John Man - Ninja: 1,000 Years of the Shadow Warrior (2013)
An odd book. The purpose is worthy – to write an accurate history of ninja without the vast amount of myth and exaggeration built up around them. But Man quickly runs into the problem where he has few sources of uncertain reliability. He solves this as many other authors in a similar situation have by writing about the period, using short profiles of people, adding stray facts and interesting stories, tracing some of the remnants of the activity. The result, though, is a clunky grabbag of material. He focuses mainly on 16th century wars that certainly involved the ninja even if the historical record isn’t always clear about their activities or capacity. This account gets a bit confusing which might well be my ignorance of the period but then again I’m exactly the type of person he should be write towards so if I’m lost then that can’t be entirely me. At times he has interviews of modern historians, collectors and buffs though it apparently never occurred to him to write a combination history/travelogue much as Tony Horwitz does. If that doesn’t work then how about tracing the development of the ninja myth? Again there’s a brief bit about how this happened in Japan but much more about how James Bond started ninjamania in the West. He doesn’t follow too much past that. Towards the end of the book he’s really stretching for material. There’s a chapter on the Nakano spy school that’s interesting and has a conceptual similarity to real-life ninja activities though there doesn’t appear to be any actual connection. The final chapter relates the story of a Japanese soldier who didn’t believe the war was over and lived for decades hidden in the jungles on a populated island. Man claims to see the spirit of ninja here but this is such a weak link that it’s laughable. In one odd part so utterly unrelated to ninja history that you feel the author is trying to pad out the book he includes a bulleted list of survival characteristics including the claim that people with stable childhoods are better survivors because they don’t expect the crisis to last. You could just as easily make the opposite claim – that people with unsettled childhoods have more experience (and might just as well know this won’t last). It’s unlikely that either is true and there’s no source for the statements anyway. This sort of thing makes me wonder how reliable the rest of the book is.

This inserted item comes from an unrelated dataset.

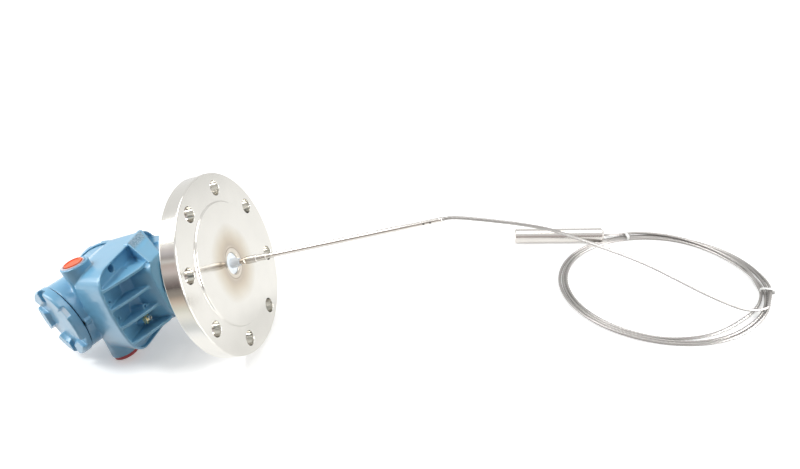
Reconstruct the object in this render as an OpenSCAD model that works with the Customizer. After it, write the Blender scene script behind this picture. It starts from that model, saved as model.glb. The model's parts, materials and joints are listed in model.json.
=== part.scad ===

Jeffrey J. Kripal - Mutants and Mystics: Science Fiction, Superhero Comics, and the Paranormal (2011)
Kripal wanted to trace the development of comics in relation to contemporary trends in science fiction and pop culture ideas of paranormal activity. There’s a lot of potential there but this isn’t that book. He quite early lets us know of his genuine paranormal encounter (though what he describes is a well-known psychological effect) and his seemingly proud believe in something both so trivial and so ludicrous casts the rest of the book into question. It’s sort of like starting a book on 20th century Italian history where the author proclaims his admiration for Mussolini – it doesn’t negate the accuracy of the history but does make a reader dubious about it. Kripal at several points claims that the truth or not of the various paranormal events (he includes one from Doug Moench that is so clearly a mistaken memory that it’s hard to imagine anybody taking it seriously if in fact I wasn’t reading somebody taking it seriously), anyway that their truth or not isn’t important. Fair enough. The catch is that Kripal is using this more as a smokescreen and as the book goes on it’s more and more obvious that whether or not he personally believes this (though he’s told us that he does even if with a wink and nudge) that he’s presenting it as fact. The bigger problem is that despite all this the book doesn’t do justice to the connections that it’s supposedly intended to explore. Superhero comics roots in Victorian adventure and 20th century pulp fiction are well-documented (though more wouldn’t hurt) but its ties to the parallel development of modern SF is more scanty and to paranormal and alternative religious beliefs almost nonexistant (other than UFO and related which aren’t typically considered paranormal but in all respects actually are).
David Sedaris - When You Are Engulfed in Flames (2008)
People have always told me Sedaris is a writer I’d love so a few years ago I tried to read something but didn’t get far. Lately my boss went on several long spiels about Sedaris and her descriptions were funny so off to the library where I picked this as the most likely choice. Then I read it. It is, to borrow a better writer’s phrase, a supposedly fun thing I’ll never do again. The first surprise is that despite his reputation Sedaris really isn’t a humorist. I don’t mean that I didn’t find him funny (he has moments) but for the most part that’s not what he’s trying to achieve. Mainly he writes memoirist essays, which I realize is a clunky phrase but best describes these little bits of his life stuck into this form. I have no idea how much of this is true but that really doesn’t matter. When Sedaris goes off in one of the longer, more unpleasant essays about a bad airline trip it’s clear that this is just the literary equivalent of a talk radio caller. He’s merely venting with no reason that we should care. Some of his character profiles offer more substance but again without much to recommend them. In fact after finishing the book I admit to being completely mystified why anybody would think this was worth reading at all.